Fonds de commerce ou création ?

Que l’on soit novice ou pro en la matière, plusieurs méthodes s’offrent à vous pour acquérir un Horeca en toute sécurité. Examinons et démystifions les concepts de « fonds de commerce » et de « création », d’ailleurs sensiblement différents. Les premiers coûtent plus cher à l’achat qu’une création, mais assurent l’acheteur de bénéficier d’un outil en état de marche, en ordre de permis et d’agréments, et générant d’emblée un chiffre d’affaires et une rentabilité. De plus, libre au nouvel exploitant de le modifier à sa guise, tant en termes de décor que de concept, rien ne l’obligeant à continuer la même activité. A contrario, la création d’un Horeca ne coûte rien de prime abord, mis à part le bail commercial d’un local adapté et la constitution d’une garantie. Mais ce serait occulter une large part du spectre que de nier les coûts indirects qui en découlent. Parmi ceux-ci, on pointe l’achat du matériel, les lourds travaux indispensables ou encore les tracasseries administratives, souvent longues et pénibles, liées à l’obtention des permis et agréments administratifs divers (permis d’enseigne, de terrasse, d’exploitation, d’urbanisme, agrément du service de prévention incendie, certificat de conformité électrique, de conformité gaz, etc.).

 

“Il y a les “créateurs” et les “runners”.”

 

Parmi les talentueux développeurs Horeca, il y a d’une part, les créateurs, ceux qui mettent leur patte et ne souhaitent en rien marcher dans les pas de leurs prédécesseurs. Ils s’orientent naturellement davantage vers la création d’une affaire que vers la reprise d’un Horeca existant. Et d’autre part, les runners qui optent pour la sécurité d’un business existant, lequel tourne comme une machine bien huilée, en privilégiant le rachat d’un fonds de commerce. Le choix de l’une ou l’autre option dépendra aussi de vos moyens financiers et disponibilités immédiates ou bancaires, même s’ il existe des solutions créatives pour les petits budgets. Et vous, êtes-vous plutôt créateur ou runner ?

 

Je dispose de fonds, comment procéder ?

Vous disposez d’une coquette somme que vous souhaitez allouer à votre projet ? Votre banque vous a déjà octroyé un accord de principe ? Votre famille vous avance des fonds ou s’intégrera à votre projet en y investissant ? Voilà un bon début, qui vous permettra d’avancer sur l’une des 3 premières méthodes classiques que vous rencontrerez sur le marché Horeca : la reprise de fonds de commerce (« asset deal »), la reprise d’actions (« share deal ») ou la location pure (avec ou sans pas-de-porte / droit-au-bail).

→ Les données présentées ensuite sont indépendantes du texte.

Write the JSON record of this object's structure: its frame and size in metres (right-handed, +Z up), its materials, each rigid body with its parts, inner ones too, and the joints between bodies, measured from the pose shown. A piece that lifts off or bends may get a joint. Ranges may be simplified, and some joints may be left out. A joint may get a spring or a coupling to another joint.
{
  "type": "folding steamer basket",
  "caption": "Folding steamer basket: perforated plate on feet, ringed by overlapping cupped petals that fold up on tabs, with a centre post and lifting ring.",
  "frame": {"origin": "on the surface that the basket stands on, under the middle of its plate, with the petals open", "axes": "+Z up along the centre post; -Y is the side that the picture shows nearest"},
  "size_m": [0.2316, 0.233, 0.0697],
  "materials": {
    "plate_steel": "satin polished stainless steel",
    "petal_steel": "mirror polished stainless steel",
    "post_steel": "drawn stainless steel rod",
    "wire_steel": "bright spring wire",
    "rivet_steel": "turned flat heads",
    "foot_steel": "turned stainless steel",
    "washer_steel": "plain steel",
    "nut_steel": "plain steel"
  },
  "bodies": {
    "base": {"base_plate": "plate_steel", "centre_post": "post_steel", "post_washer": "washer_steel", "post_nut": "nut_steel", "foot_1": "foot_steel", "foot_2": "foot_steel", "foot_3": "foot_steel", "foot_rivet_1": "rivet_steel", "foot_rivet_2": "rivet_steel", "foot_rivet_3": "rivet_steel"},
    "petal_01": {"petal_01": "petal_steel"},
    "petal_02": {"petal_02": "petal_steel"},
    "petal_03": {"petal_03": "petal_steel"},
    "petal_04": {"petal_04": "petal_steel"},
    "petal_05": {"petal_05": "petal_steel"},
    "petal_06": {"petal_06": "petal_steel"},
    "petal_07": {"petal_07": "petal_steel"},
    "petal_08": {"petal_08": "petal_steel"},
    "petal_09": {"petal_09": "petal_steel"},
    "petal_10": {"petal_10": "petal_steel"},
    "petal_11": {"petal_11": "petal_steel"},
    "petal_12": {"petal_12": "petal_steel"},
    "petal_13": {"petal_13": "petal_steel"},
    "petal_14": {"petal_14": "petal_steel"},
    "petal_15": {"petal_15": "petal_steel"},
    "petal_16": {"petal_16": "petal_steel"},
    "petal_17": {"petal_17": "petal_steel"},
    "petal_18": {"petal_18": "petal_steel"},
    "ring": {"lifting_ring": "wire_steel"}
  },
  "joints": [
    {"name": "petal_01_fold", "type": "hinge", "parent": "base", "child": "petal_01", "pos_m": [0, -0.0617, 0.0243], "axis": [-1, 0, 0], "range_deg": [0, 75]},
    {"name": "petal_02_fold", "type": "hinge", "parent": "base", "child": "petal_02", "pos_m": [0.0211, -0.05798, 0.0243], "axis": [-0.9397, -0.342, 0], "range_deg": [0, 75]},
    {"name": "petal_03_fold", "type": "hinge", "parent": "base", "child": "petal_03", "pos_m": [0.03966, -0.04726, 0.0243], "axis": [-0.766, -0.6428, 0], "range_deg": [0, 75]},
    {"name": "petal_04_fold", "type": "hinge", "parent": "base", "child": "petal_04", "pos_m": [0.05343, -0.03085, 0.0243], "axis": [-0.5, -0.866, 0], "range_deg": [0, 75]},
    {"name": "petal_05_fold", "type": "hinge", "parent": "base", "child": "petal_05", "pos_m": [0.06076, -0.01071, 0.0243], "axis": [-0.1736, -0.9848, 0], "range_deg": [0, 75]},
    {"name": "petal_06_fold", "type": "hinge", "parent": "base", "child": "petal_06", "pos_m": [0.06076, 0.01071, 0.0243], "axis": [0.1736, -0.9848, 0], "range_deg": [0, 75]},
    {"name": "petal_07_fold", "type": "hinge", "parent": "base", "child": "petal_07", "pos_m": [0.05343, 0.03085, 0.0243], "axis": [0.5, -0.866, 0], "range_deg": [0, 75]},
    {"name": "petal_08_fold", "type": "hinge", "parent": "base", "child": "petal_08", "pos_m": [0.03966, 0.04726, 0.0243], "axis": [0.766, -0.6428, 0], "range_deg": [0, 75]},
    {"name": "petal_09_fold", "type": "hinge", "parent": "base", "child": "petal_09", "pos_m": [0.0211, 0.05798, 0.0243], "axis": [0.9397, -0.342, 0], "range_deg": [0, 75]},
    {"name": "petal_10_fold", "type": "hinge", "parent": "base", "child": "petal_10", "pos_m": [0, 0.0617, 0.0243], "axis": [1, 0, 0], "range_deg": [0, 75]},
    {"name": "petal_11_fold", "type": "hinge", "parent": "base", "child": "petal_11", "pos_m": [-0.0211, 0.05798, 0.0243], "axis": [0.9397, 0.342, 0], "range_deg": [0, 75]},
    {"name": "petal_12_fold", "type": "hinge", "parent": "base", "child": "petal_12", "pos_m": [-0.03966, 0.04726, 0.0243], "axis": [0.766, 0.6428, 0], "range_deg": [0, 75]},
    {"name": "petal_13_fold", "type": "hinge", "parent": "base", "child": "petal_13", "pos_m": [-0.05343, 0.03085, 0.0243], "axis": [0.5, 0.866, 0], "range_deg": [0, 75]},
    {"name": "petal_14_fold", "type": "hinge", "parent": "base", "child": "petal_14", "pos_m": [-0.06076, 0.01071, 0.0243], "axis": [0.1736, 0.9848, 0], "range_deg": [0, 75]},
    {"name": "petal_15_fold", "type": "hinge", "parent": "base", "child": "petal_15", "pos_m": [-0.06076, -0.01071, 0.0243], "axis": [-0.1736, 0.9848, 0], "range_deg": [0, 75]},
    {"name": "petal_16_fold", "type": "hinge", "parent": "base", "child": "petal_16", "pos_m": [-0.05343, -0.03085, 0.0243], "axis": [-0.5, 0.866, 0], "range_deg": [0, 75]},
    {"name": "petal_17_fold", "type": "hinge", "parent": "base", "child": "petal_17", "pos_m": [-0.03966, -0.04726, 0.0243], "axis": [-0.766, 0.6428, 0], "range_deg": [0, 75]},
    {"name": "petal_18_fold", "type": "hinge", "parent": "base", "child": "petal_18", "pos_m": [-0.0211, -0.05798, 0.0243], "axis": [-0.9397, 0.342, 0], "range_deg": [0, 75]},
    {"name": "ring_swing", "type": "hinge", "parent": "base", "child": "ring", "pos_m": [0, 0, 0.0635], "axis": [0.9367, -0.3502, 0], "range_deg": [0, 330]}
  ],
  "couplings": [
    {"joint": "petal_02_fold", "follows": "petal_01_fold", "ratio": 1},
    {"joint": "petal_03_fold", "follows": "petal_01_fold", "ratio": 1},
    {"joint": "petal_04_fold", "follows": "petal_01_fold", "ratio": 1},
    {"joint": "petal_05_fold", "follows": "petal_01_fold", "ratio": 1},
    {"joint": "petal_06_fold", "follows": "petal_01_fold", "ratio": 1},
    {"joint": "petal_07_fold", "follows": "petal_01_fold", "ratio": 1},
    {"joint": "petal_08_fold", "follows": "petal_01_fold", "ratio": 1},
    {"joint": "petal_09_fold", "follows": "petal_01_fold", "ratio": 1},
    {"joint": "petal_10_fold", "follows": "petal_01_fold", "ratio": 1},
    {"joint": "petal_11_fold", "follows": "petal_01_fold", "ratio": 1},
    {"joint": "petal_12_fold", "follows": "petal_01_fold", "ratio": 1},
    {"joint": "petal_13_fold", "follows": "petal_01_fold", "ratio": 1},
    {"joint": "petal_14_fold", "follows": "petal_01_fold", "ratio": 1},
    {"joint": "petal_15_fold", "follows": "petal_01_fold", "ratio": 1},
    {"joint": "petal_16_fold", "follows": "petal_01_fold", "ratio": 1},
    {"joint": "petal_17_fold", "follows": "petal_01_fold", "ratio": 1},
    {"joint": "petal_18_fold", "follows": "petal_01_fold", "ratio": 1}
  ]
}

En vulgarisant quelque peu, la reprise d’un fonds de commerce et le rachat d’actions sont 2 méthodes qui vous permettront d’acquérir une activité Horeca déjà existante et en activité. Qu’elle tourne bien ou non relève d’un autre débat, lequel se reflètera dans le prix que vous payerez en contrepartie. En optant pour un fonds de commerce, vous ne rachetez en réalité que les « actifs » (et donc pas les dettes). Tandis que dans une vente d’actions, vous achetez une entreprise en l’état, avec les « actifs » et le « passif » (incluant donc les dettes). Vous payerez d’ailleurs généralement moins cher le rachat d’actions que le rachat d’un fonds de commerce. En optant pour le rachat d’actions, vous reprendrez des dettes (généralement déduites du prix). En outre, la vente d’actions est également fiscalement avantageuse pour le vendeur, le fruit de la vente n’étant pas fiscalisé / taxé dans son chef, alors qu’il l’est sur la vente d’un fonds de commerce.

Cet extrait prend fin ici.